→ Short task
Repeat the material below exactly, line for line.

→ Data provided
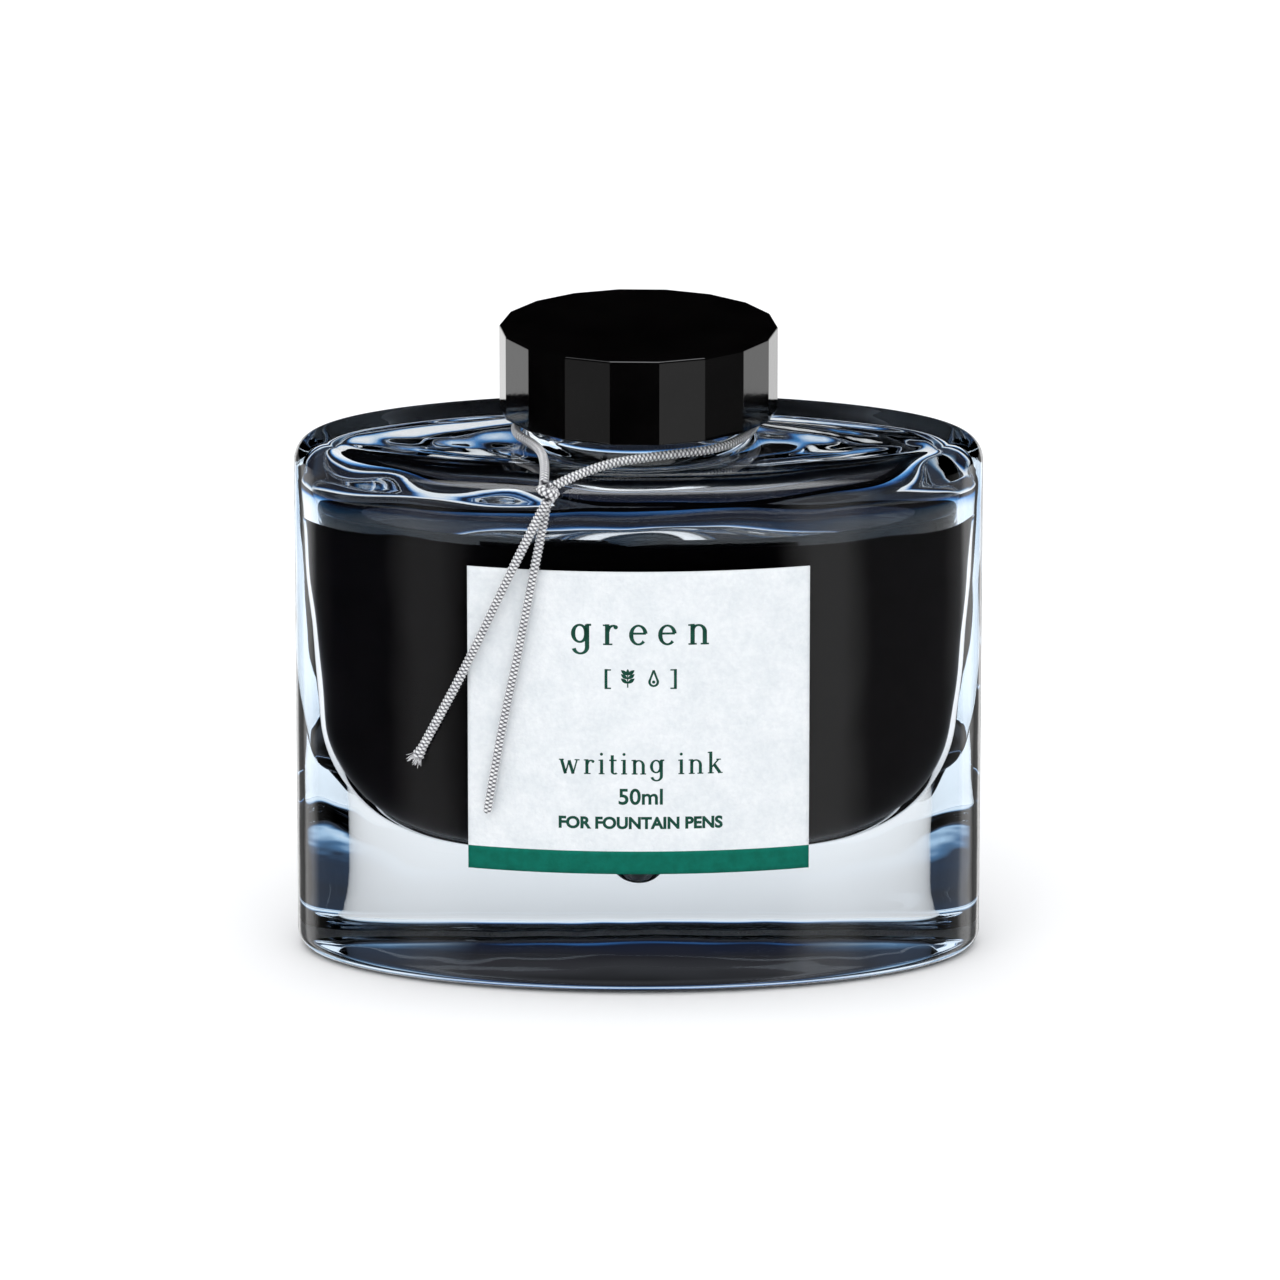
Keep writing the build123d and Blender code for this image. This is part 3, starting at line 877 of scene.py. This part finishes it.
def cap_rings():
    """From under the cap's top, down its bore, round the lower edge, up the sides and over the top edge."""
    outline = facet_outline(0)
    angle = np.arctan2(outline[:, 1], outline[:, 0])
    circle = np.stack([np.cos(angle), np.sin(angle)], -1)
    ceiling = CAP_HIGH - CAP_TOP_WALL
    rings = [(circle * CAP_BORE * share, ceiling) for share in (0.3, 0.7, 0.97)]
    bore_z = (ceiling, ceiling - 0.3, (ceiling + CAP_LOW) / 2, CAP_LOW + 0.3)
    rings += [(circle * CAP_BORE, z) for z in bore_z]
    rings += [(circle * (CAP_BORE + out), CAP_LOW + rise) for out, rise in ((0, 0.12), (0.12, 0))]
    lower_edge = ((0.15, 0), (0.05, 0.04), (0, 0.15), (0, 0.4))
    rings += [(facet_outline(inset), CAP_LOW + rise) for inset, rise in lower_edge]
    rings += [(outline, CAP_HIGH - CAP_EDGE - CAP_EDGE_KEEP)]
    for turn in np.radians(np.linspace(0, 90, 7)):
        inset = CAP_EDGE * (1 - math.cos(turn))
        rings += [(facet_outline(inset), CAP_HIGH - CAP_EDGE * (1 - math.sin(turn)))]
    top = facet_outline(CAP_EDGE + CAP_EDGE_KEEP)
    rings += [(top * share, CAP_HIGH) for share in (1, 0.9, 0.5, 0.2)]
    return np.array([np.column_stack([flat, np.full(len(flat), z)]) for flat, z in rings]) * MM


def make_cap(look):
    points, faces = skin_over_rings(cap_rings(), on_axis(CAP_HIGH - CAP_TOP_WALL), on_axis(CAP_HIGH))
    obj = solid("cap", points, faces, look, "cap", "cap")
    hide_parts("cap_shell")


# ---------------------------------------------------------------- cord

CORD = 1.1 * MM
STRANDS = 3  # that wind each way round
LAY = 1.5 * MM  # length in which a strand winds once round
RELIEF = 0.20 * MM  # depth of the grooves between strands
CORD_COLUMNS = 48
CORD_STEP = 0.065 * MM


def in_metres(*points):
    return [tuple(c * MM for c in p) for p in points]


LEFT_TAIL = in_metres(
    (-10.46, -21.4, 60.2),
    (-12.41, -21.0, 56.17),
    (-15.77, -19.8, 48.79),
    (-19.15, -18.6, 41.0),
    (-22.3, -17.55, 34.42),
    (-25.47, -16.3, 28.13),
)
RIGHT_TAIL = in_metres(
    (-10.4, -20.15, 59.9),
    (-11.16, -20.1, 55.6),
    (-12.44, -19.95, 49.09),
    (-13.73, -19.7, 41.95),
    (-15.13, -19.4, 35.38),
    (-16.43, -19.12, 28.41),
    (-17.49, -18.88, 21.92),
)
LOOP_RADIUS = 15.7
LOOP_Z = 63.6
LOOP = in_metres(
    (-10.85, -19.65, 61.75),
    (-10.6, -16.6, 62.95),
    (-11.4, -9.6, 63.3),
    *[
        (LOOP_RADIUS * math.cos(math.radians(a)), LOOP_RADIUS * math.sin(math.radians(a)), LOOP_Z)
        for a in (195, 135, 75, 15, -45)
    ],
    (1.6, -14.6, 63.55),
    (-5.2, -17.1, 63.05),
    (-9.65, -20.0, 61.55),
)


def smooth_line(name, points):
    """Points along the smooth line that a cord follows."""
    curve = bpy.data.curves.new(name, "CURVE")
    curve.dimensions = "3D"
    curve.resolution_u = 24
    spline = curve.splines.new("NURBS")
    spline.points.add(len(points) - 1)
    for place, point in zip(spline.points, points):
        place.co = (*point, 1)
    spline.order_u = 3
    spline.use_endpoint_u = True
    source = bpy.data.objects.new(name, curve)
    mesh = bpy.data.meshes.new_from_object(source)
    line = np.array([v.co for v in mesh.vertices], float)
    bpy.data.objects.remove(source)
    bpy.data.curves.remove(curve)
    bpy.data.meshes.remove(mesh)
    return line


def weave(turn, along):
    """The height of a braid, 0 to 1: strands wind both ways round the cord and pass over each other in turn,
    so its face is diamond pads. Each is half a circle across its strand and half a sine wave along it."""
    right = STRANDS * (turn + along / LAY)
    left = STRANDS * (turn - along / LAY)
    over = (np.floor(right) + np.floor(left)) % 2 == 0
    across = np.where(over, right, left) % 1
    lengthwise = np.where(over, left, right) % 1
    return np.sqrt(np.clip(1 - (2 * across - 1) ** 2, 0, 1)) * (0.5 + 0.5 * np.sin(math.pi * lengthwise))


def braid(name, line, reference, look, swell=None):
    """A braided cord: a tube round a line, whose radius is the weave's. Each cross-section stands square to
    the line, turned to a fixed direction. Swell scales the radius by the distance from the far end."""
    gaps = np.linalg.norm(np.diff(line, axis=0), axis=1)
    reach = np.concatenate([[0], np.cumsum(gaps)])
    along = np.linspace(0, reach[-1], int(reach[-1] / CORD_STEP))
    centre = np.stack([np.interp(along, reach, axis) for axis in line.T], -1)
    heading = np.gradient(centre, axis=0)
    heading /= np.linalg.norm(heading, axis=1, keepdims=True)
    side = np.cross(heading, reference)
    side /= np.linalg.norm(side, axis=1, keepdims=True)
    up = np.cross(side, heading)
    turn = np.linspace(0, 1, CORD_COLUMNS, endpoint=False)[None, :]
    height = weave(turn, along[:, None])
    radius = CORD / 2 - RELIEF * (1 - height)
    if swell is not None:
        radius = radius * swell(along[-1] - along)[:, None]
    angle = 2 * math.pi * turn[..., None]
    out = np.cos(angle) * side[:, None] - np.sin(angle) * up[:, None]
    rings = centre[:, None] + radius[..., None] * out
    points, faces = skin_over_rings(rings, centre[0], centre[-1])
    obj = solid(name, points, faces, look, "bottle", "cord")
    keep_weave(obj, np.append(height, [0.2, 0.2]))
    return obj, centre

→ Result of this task
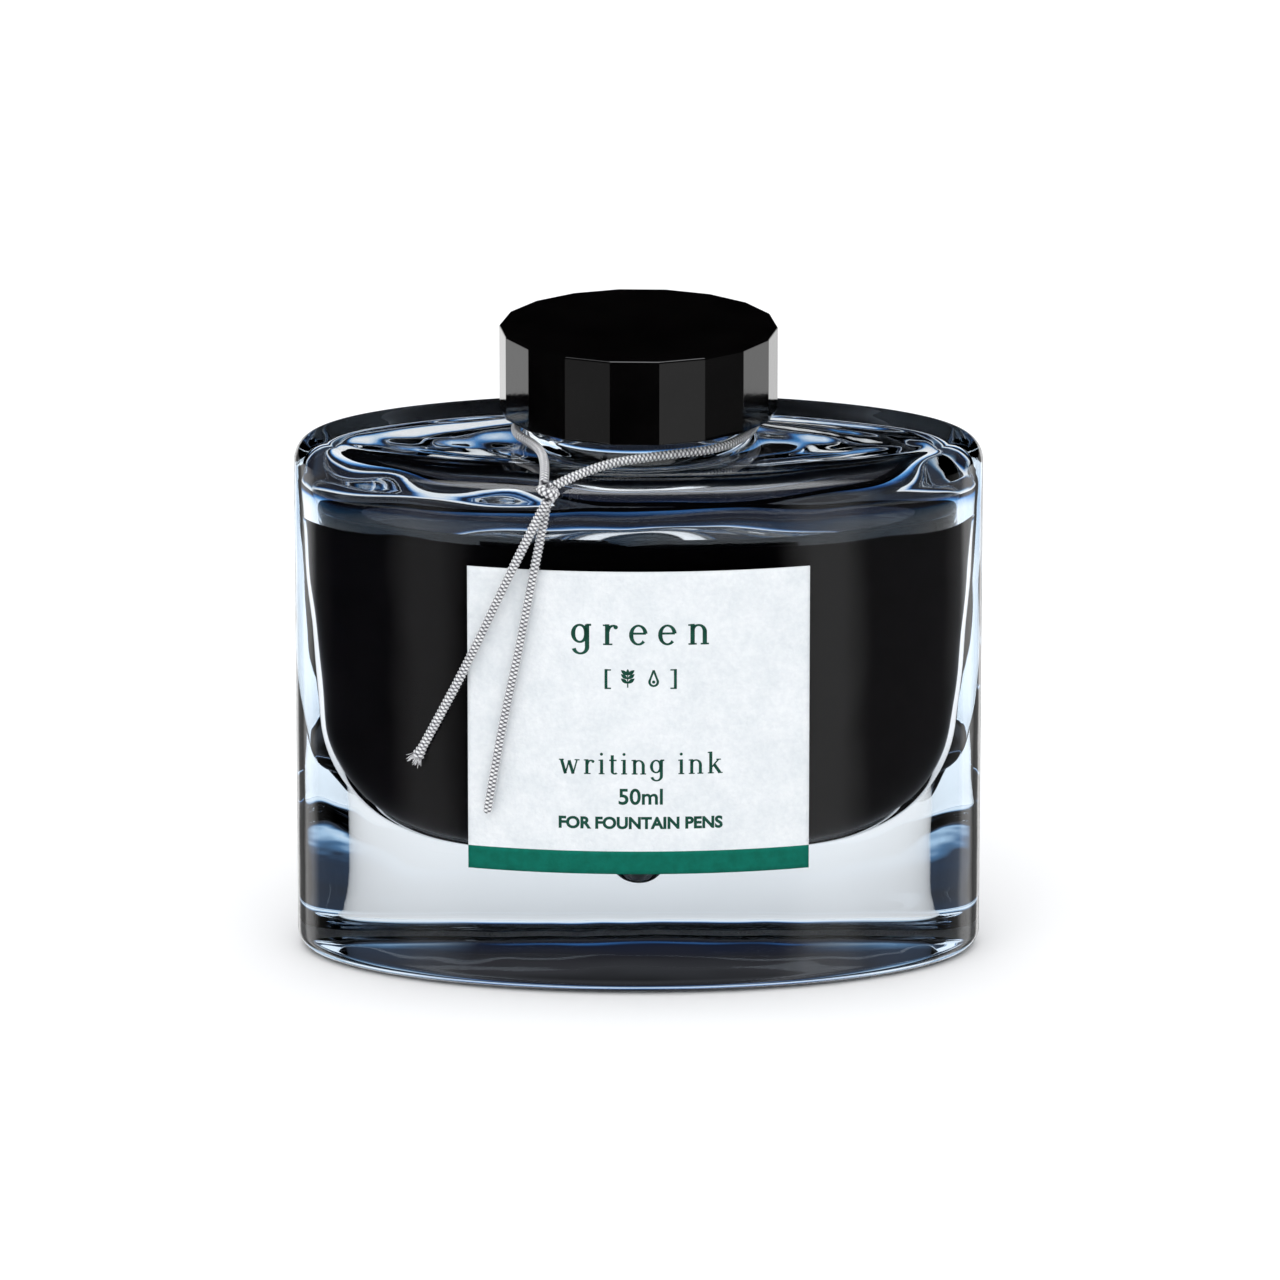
Keep writing the build123d and Blender code for this image. This is part 3, starting at line 877 of scene.py. This part finishes it.
def cap_rings():
    """From under the cap's top, down its bore, round the lower edge, up the sides and over the top edge."""
    outline = facet_outline(0)
    angle = np.arctan2(outline[:, 1], outline[:, 0])
    circle = np.stack([np.cos(angle), np.sin(angle)], -1)
    ceiling = CAP_HIGH - CAP_TOP_WALL
    rings = [(circle * CAP_BORE * share, ceiling) for share in (0.3, 0.7, 0.97)]
    bore_z = (ceiling, ceiling - 0.3, (ceiling + CAP_LOW) / 2, CAP_LOW + 0.3)
    rings += [(circle * CAP_BORE, z) for z in bore_z]
    rings += [(circle * (CAP_BORE + out), CAP_LOW + rise) for out, rise in ((0, 0.12), (0.12, 0))]
    lower_edge = ((0.15, 0), (0.05, 0.04), (0, 0.15), (0, 0.4))
    rings += [(facet_outline(inset), CAP_LOW + rise) for inset, rise in lower_edge]
    rings += [(outline, CAP_HIGH - CAP_EDGE - CAP_EDGE_KEEP)]
    for turn in np.radians(np.linspace(0, 90, 7)):
        inset = CAP_EDGE * (1 - math.cos(turn))
        rings += [(facet_outline(inset), CAP_HIGH - CAP_EDGE * (1 - math.sin(turn)))]
    top = facet_outline(CAP_EDGE + CAP_EDGE_KEEP)
    rings += [(top * share, CAP_HIGH) for share in (1, 0.9, 0.5, 0.2)]
    return np.array([np.column_stack([flat, np.full(len(flat), z)]) for flat, z in rings]) * MM


def make_cap(look):
    points, faces = skin_over_rings(cap_rings(), on_axis(CAP_HIGH - CAP_TOP_WALL), on_axis(CAP_HIGH))
    obj = solid("cap", points, faces, look, "cap", "cap")
    hide_parts("cap_shell")


# ---------------------------------------------------------------- cord

CORD = 1.1 * MM
STRANDS = 3  # that wind each way round
LAY = 1.5 * MM  # length in which a strand winds once round
RELIEF = 0.20 * MM  # depth of the grooves between strands
CORD_COLUMNS = 48
CORD_STEP = 0.065 * MM


def in_metres(*points):
    return [tuple(c * MM for c in p) for p in points]


LEFT_TAIL = in_metres(
    (-10.46, -21.4, 60.2),
    (-12.41, -21.0, 56.17),
    (-15.77, -19.8, 48.79),
    (-19.15, -18.6, 41.0),
    (-22.3, -17.55, 34.42),
    (-25.47, -16.3, 28.13),
)
RIGHT_TAIL = in_metres(
    (-10.4, -20.15, 59.9),
    (-11.16, -20.1, 55.6),
    (-12.44, -19.95, 49.09),
    (-13.73, -19.7, 41.95),
    (-15.13, -19.4, 35.38),
    (-16.43, -19.12, 28.41),
    (-17.49, -18.88, 21.92),
)
LOOP_RADIUS = 15.7
LOOP_Z = 63.6
LOOP = in_metres(
    (-10.85, -19.65, 61.75),
    (-10.6, -16.6, 62.95),
    (-11.4, -9.6, 63.3),
    *[
        (LOOP_RADIUS * math.cos(math.radians(a)), LOOP_RADIUS * math.sin(math.radians(a)), LOOP_Z)
        for a in (195, 135, 75, 15, -45)
    ],
    (1.6, -14.6, 63.55),
    (-5.2, -17.1, 63.05),
    (-9.65, -20.0, 61.55),
)


def smooth_line(name, points):
    """Points along the smooth line that a cord follows."""
    curve = bpy.data.curves.new(name, "CURVE")
    curve.dimensions = "3D"
    curve.resolution_u = 24
    spline = curve.splines.new("NURBS")
    spline.points.add(len(points) - 1)
    for place, point in zip(spline.points, points):
        place.co = (*point, 1)
    spline.order_u = 3
    spline.use_endpoint_u = True
    source = bpy.data.objects.new(name, curve)
    mesh = bpy.data.meshes.new_from_object(source)
    line = np.array([v.co for v in mesh.vertices], float)
    bpy.data.objects.remove(source)
    bpy.data.curves.remove(curve)
    bpy.data.meshes.remove(mesh)
    return line


def weave(turn, along):
    """The height of a braid, 0 to 1: strands wind both ways round the cord and pass over each other in turn,
    so its face is diamond pads. Each is half a circle across its strand and half a sine wave along it."""
    right = STRANDS * (turn + along / LAY)
    left = STRANDS * (turn - along / LAY)
    over = (np.floor(right) + np.floor(left)) % 2 == 0
    across = np.where(over, right, left) % 1
    lengthwise = np.where(over, left, right) % 1
    return np.sqrt(np.clip(1 - (2 * across - 1) ** 2, 0, 1)) * (0.5 + 0.5 * np.sin(math.pi * lengthwise))


def braid(name, line, reference, look, swell=None):
    """A braided cord: a tube round a line, whose radius is the weave's. Each cross-section stands square to
    the line, turned to a fixed direction. Swell scales the radius by the distance from the far end."""
    gaps = np.linalg.norm(np.diff(line, axis=0), axis=1)
    reach = np.concatenate([[0], np.cumsum(gaps)])
    along = np.linspace(0, reach[-1], int(reach[-1] / CORD_STEP))
    centre = np.stack([np.interp(along, reach, axis) for axis in line.T], -1)
    heading = np.gradient(centre, axis=0)
    heading /= np.linalg.norm(heading, axis=1, keepdims=True)
    side = np.cross(heading, reference)
    side /= np.linalg.norm(side, axis=1, keepdims=True)
    up = np.cross(side, heading)
    turn = np.linspace(0, 1, CORD_COLUMNS, endpoint=False)[None, :]
    height = weave(turn, along[:, None])
    radius = CORD / 2 - RELIEF * (1 - height)
    if swell is not None:
        radius = radius * swell(along[-1] - along)[:, None]
    angle = 2 * math.pi * turn[..., None]
    out = np.cos(angle) * side[:, None] - np.sin(angle) * up[:, None]
    rings = centre[:, None] + radius[..., None] * out
    points, faces = skin_over_rings(rings, centre[0], centre[-1])
    obj = solid(name, points, faces, look, "bottle", "cord")
    keep_weave(obj, np.append(height, [0.2, 0.2]))
    return obj, centre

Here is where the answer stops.